The taxis are bright pink, orange, blue, green and multicolour, 7-Elevens come by the thousands, and the city has 12 million souls, but can still be traversed, edge to edge, on wonky public transport, changing three times, in under an hour. Balconies everywhere (I love balconies). The city functions as trees of streets rather than districts – you find your big street, the smaller street that branches off, the tiny street that branches off, the house. Big streets are all infrastructure, elevated, wide, with pedestrian walkways, but there is no way to kill this city by quartering.

I have been on seven modes of moveable transport today, and notable infrastructure included pedestrian bridges, multi-storeys shopping malls connecting parts of the city at multiple levels, and covered market streets. The modes of transport: taxi, rickety bus, small shuttle bus, ‘local bus’ (which is a derelict rickety bus), provincial bus (which is a mini-truck with two benches in the back), ferry, and tuk tuk (which is a vespa for four with an awning). One of the buses, I forget which, had fans attached to the ceiling for air-conditioning. They all had doors open to maximise breeze, except the truck-bus, which was all open and people would run and jump on.

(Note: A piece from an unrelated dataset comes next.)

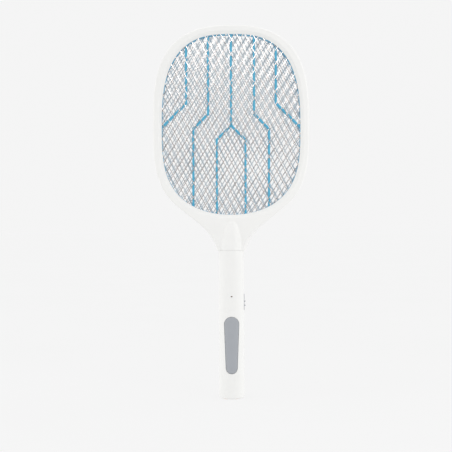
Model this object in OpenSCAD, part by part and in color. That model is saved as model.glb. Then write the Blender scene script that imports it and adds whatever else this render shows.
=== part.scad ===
// Electric fly swatter: an oval head with three wire meshes on a slim straight handle.
// Upright, +Z up along its length, origin at the middle of the handle's end face.
// The front, with the press key, faces -Y. The two head covers meet on the plane y = 0.

/* [Head] */
// Overall height, from the handle's end face to the top of the head
total_h = 516; // [505:1:525]
// Width of the head
head_w = 216; // [205:1:225]
// Depth of the head, front face to rear face
head_d = 20; // [18:0.5:22]
// Width of the opening that the meshes fill
opening_w = 191.6; // [184:0.2:194]
// Width of the sloping rim around the opening
bevel_w = 4.5; // [3:0.1:5]
// Wall thickness of the head covers
cover_wall = 1.8; // [1.5:0.1:2.4]

/* [Meshes] */
// Diamond width of the meshes
diamond_w = 11.45; // [10:0.05:14]
// Diamond height of the meshes
diamond_h = 20; // [16:0.5:24]
// Width of one mesh strand
strand_w = 1.1; // [0.6:0.1:1.2]
// Thickness of one mesh
mesh_t = 0.6; // [0.4:0.1:0.8]
// Clear gap between two meshes
mesh_gap = 4.7; // [4:0.1:5]
// Width of a blue rib
rib_w = 2.9; // [2:0.1:4]

/* [Handle] */
// Width of the handle
handle_w = 35.4; // [34:0.1:37]
// Depth of the handle
handle_d = 32; // [31:0.5:33]
// Wall thickness of the handle shells
handle_wall = 2.2; // [2:0.1:2.4]
// Height of the joint line between the handle and the head
joint_z = 204.3; // [203:0.1:206]

/* [Press key] */
// Height of the key's lower end
key_z0 = 35.2; // [34:0.1:36]
// Height of the key's upper end
key_z1 = 113.2; // [112:0.1:115]
// Key width near its upper end
key_w_top = 20.1; // [19:0.1:21]
// Key width near its lower end
key_w_low = 15.6; // [14:0.1:17]
// Gap around the key
key_gap = 0.35; // [0.3:0.05:0.5]

/* [Hidden] */

$fn = 48;
eps = 0.01;

// Colours
white = [0.93, 0.94, 0.92];
blue = [0.32, 0.70, 0.85];
wire_grey = [0.72, 0.70, 0.68];
key_grey = [0.64, 0.66, 0.69];
steel = [0.75, 0.75, 0.76];
copper = [0.80, 0.50, 0.28];
dark = [0.12, 0.12, 0.13];

// Head outline: one oval for the opening, one for the outside, each with its own upper and lower half
outer_up = [138.7, 2.5, 3.1];
outer_low = [125.6, 3.175, 3.063];
opening_up = [126.3, 2.79, 2.66];
opening_low = [123.3, 2.15, 3.28];
centre_z = total_h - outer_up[0];
low_end = -40.7;
neck = [[84.6, 274.2], [54, 242.7], [handle_w / 2, 235.1], [handle_w / 2, 182.4]];

// Point on a superellipse of half width a, and half height, width power and height power in h
function oval(a, h, t) = [a * sign(cos(t)) * pow(abs(cos(t)), 2 / h[1]),
    h[0] * sign(sin(t)) * pow(abs(sin(t)), 2 / h[2])];
function oval_slope(a, h, p) = [h[1] * sign(p[0]) * pow(abs(p[0] / a), h[1] - 1) / a,
    h[2] * sign(p[1]) * pow(abs(p[1] / h[0]), h[2] - 1) / h[0]];
function unit(v) = v / norm(v);
function pushed_oval(a, h, t, out) = let (p = oval(a, h, t))
    p + out * unit(oval_slope(a, h, p)) + [0, centre_z];

// Closed outline of the opening, moved outwards by out
function opening_loop(out, step = 5) = [for (t = [0:step:360 - step])
    pushed_oval(opening_w / 2, t < 180 ? opening_up : opening_low, t, out)];

// Neck curve, moved inwards
function bezier(p, s) = pow(1 - s, 3) * p[0] + 3 * s * pow(1 - s, 2) * p[1]
    + 3 * s * s * (1 - s) * p[2] + pow(s, 3) * p[3];
function bezier_way(p, s) = pow(1 - s, 2) * (p[1] - p[0]) + 2 * s * (1 - s) * (p[2] - p[1])
    + s * s * (p[3] - p[2]);
function neck_point(s, inset) = let (d = unit(bezier_way(neck, s)))
    bezier(neck, s) + inset * [d[1], -d[0]];
function flipped(points) = [for (i = [len(points) - 1:-1:0]) [-points[i][0], points[i][1]]];

// Outline of the head and neck, moved inwards by inset, from the top down the right and up the left
function right_half(inset) = concat(
    [for (t = [90:-5:0]) pushed_oval(head_w / 2, outer_up, t, -inset)],
    [for (t = [-5:-5:low_end]) pushed_oval(head_w / 2, outer_low, t, -inset)],
    [for (s = [0.02:0.07:1]) neck_point(s, inset)]);
function outer_loop(inset) = let (half = right_half(inset))
    concat(half, [for (p = flipped(half)) if (abs(p[0]) > eps) p]);

// Depths of the mesh stack, measured from the middle plane
mesh_mid = mesh_t / 2;
guard_in = mesh_mid + mesh_gap;
guard_out = guard_in + mesh_t;
lip_t = 0.6;
half_d = head_d / 2;
sheet_out = 3.4;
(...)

I sit here, in this big beautiful city, a city which is all shonky, all makeshift, but is essentially a good, functioning city – the way most of Melbourne is not a good, functioning city – and I feel at ease and I feel at home. Walking down these suburban alleys at midnight, dodging scooters, boys painting walls, girls frying meat, kids playing, I am relaxed, and calmly happy, and this sense of ease is as unpremeditated and spontaneous as the way in which, standing in outer suburban Melbourne, I automatically feel distressed and unhappy. This feels familiar and known.

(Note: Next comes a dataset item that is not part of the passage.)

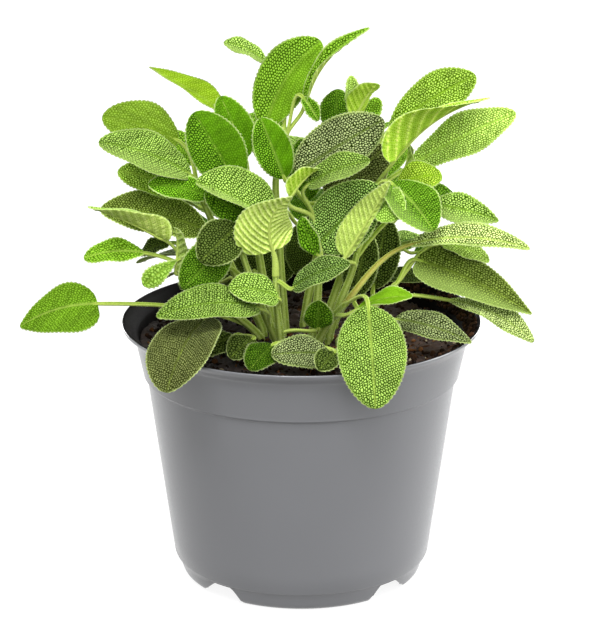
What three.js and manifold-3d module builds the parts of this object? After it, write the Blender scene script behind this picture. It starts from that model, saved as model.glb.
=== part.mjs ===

Thailand is like some sort of Croatia for South-East Asia: tourism, water, cracked sidewalks, people who smile. Everything comes in a way I would expect it to come to me on the Croatian coast, only in unintelligible script. Parent coo and mock their children; babies too small to have friends (because independence comes with friends) roam around trying to break stuff and kill themselves; older children play outrageously late and outrageously loudly; women in their thirties wear denim shorts; chairs in good restaurants are made of plastic; we walk through traffic. In the evening, women are sitting on the floor outside their houses chatting. Backyards are at the front, and paved over. Plastic buckets everywhere. Faint smell of stale water wherever you go, like in Venice. And the best restaurant outside town is in the same kind of rotting modernist seaside building as they would be in Croatia; and the personnel consists mostly of teenagers, as it would in Croatia; and the teenagers hang around while they’re finishing work, in big groups, girls rolling eyes at boys in a loving manner. It’s all so stupidly close to my last summer of high school, spent doing work experience in a crummy coastal hotel with a bunch of kids and barely any supervision, leading to the same combination of underpayment, dilligence, and flirting, that the kids were displaying tonight.

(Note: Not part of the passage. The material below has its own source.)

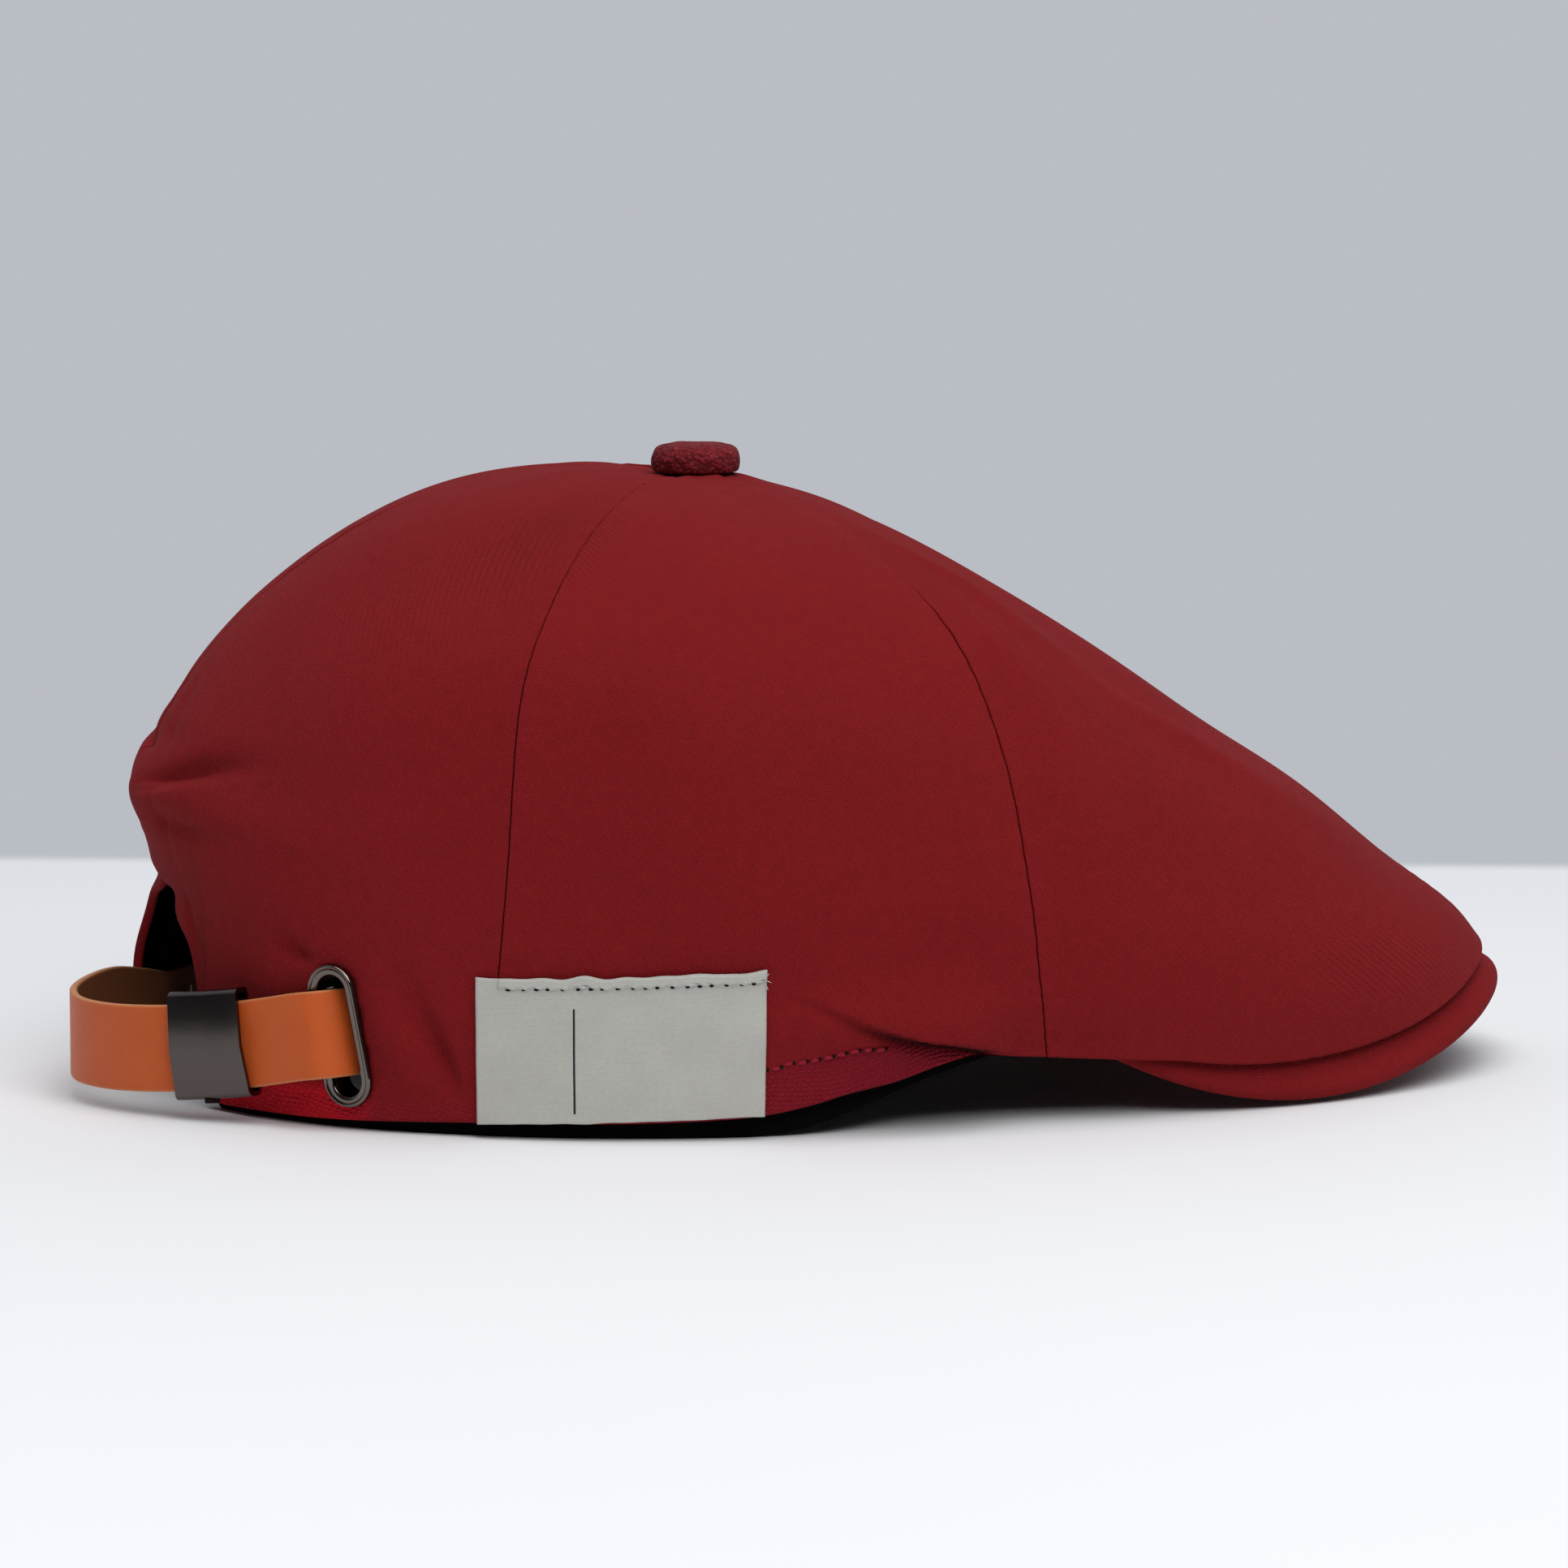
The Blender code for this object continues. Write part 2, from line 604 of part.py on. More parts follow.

I have the same vortex of immediate recognition when I see images of Israel (again: only in unintelligible script), like a thin thread of Mediterraneanness, or at least coastalness (Sydney does the same, if not too inland), that makes us all mutually intelligible to each other, and I know with the blind conviction of someone not-entirely-sane that I could live here, and I could be happy here. Even without speaking the language. When these people heartily laugh at me for being a foreigner and not understanding their language, when they sing songs with their four-year-old daughters in restaurants, when I see a pink-collared teenager running hands through her mall co-worker’s hair while she is serving a customer without any sense of impropriety, or when I walk through the end of the night at the big hall of the seaside restaurant, and the band performs on a synthesiser, the girl sings slightly off-key, and on the dance floor there is only a young woman with an elderly man (but everyone applauds at the end) – I understand these people. They make sense to me.

And then I start wondering again about whether I’m just undermining my own happiness by staying in Australia, for no reason good enough, nothing but habit and indecisiveness. In a real, genuine way, in which I am asking this question all the time. My being in Australia often amounts to a kind of waiting for it to become really enjoyable. Keeping tabs (like someone else I knows does, of dinners served versus dinners received). Cutting my expectations down always slightly more finely. Having to discard yet another boyfriend because, when I thought I had found someone with a sense of Mediterranean easy-going joie-de-vivre, I had actually gotten myself an irresponsible lunatic (who usually takes himself way too seriously). That kind of stop-start. Stop-start.

It is only a little past 10pm here, and I will now change into my own short denim shorts, and go for a stroll around the neighbourhood, to find a snack, sit on the footpath, and make friends with someone who doesn’t speak English.